An electrode is implanted in the brain and mimics what the hippocampus does naturally, according to a new study.

This area of ​​the brain plays a crucial role in memory, in that it not only helps us create short-term memories, but also seems to channel them to other areas of the central nervous system for long-term storage.

Memory prosthetics are more likely to work in people with memory impairments and even more effective in people with poor memory.

More advanced versions of “memory prostheses” will help Alzheimer’s patients or those suffering from memory loss due to traumatic brain injury.

For more than a decade, a team of scientists has been conducting research to learn how to mimic the process of memorization.

Their idea is to use brain electrodes to understand patterns of electrical activity that occur when encoding memories, and then use those same electrodes to trigger similar patterns of activity.

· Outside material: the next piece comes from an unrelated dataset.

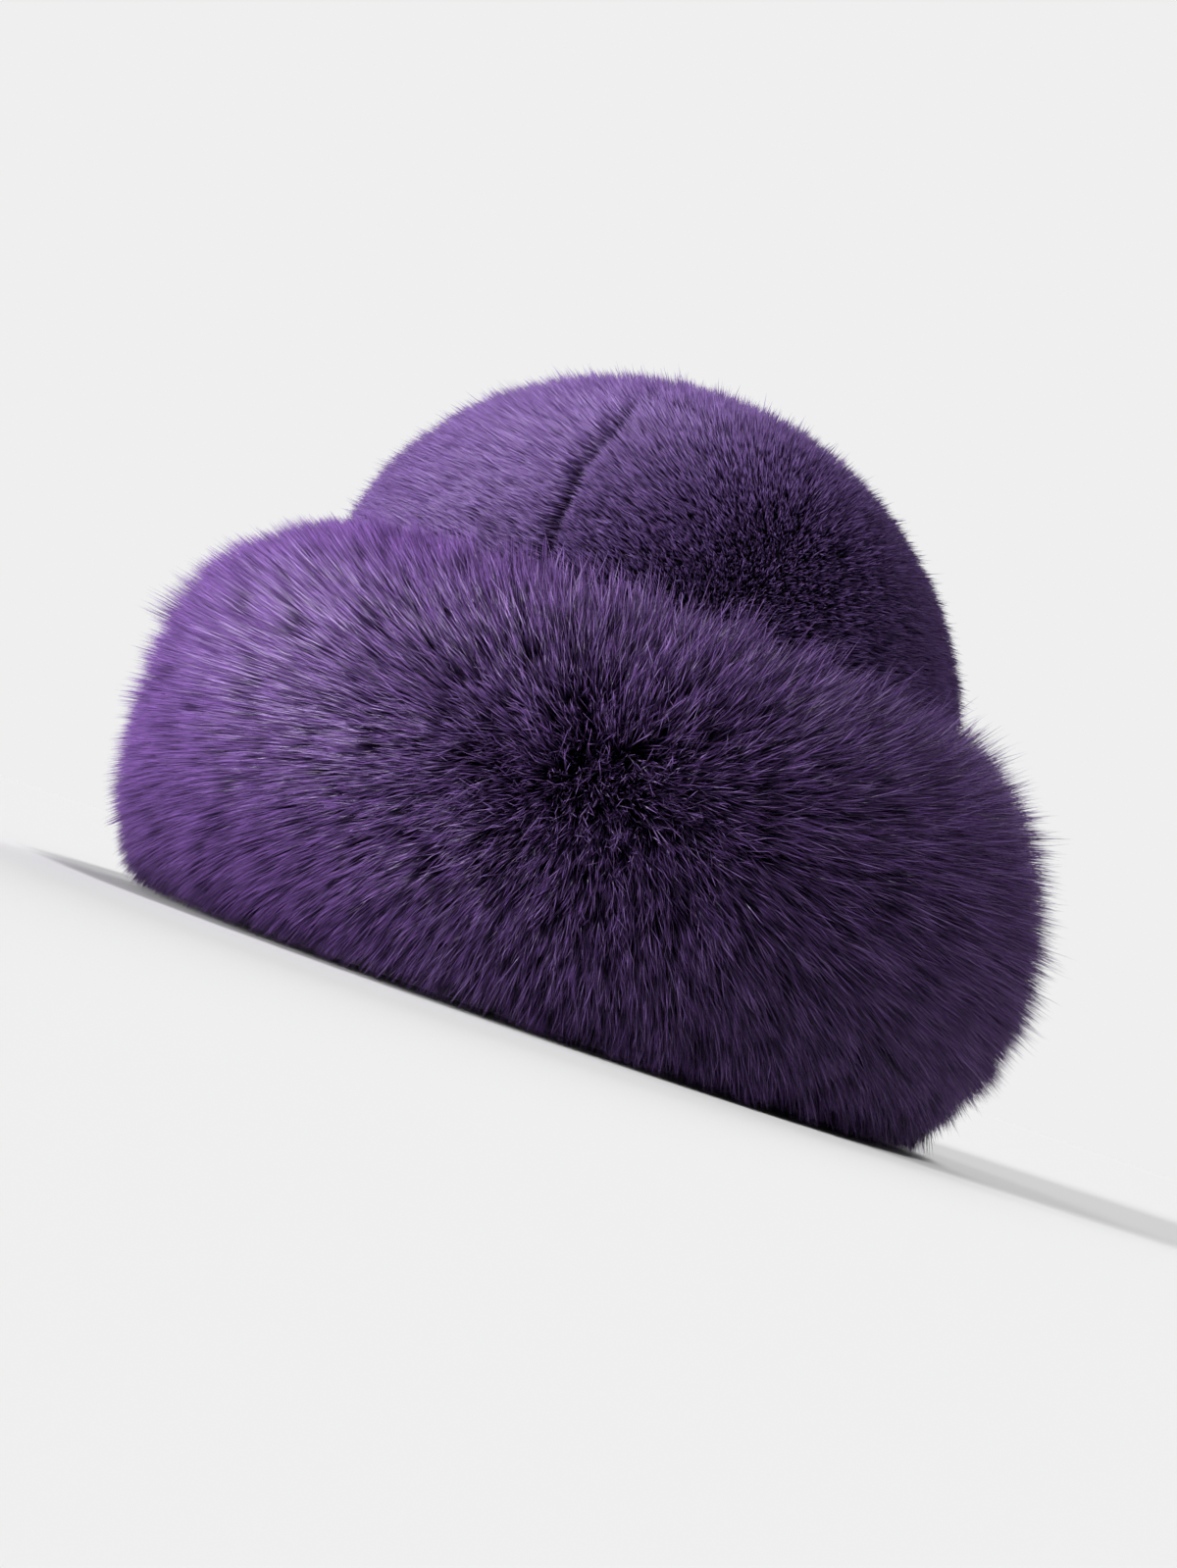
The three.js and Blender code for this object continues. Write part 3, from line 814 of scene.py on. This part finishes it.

The researchers tested the invention on animals and some people who had already been implanted with a device to treat epilepsy.

The scientists successfully tested two versions of the memory prosthesis on 24 epileptic patients who had already had electrodes implanted in their brains. Some of these people also had traumatic brain injuries.

The first version, called the Memory Decoding Model or MDM, mimics patterns of electrical activity that naturally occur in the hippocampus when a volunteer forms memories.

The MDM model takes the average of these patterns from each individual and then runs that pattern of electrical stimulation.

The second version is called MIMO, which mimics the hippocampus better. In a healthy hippocampus, electrical activity flows from one layer to another before spreading to other areas of the brain.

The MIMO model is based on the study of electrical input and output circuits that correspond to the memory encoding, in order to then simulate them.

The authors of the study hope that in the future, their “memory prosthesis” will help people suffering from memory impairments to restore their memories. People with traumatic brain injury will be the first to receive help.

Interestingly, those affected by the hippocampus are the easiest to treat, unlike, for example, Alzheimer’s disease, which usually affects many areas of the brain.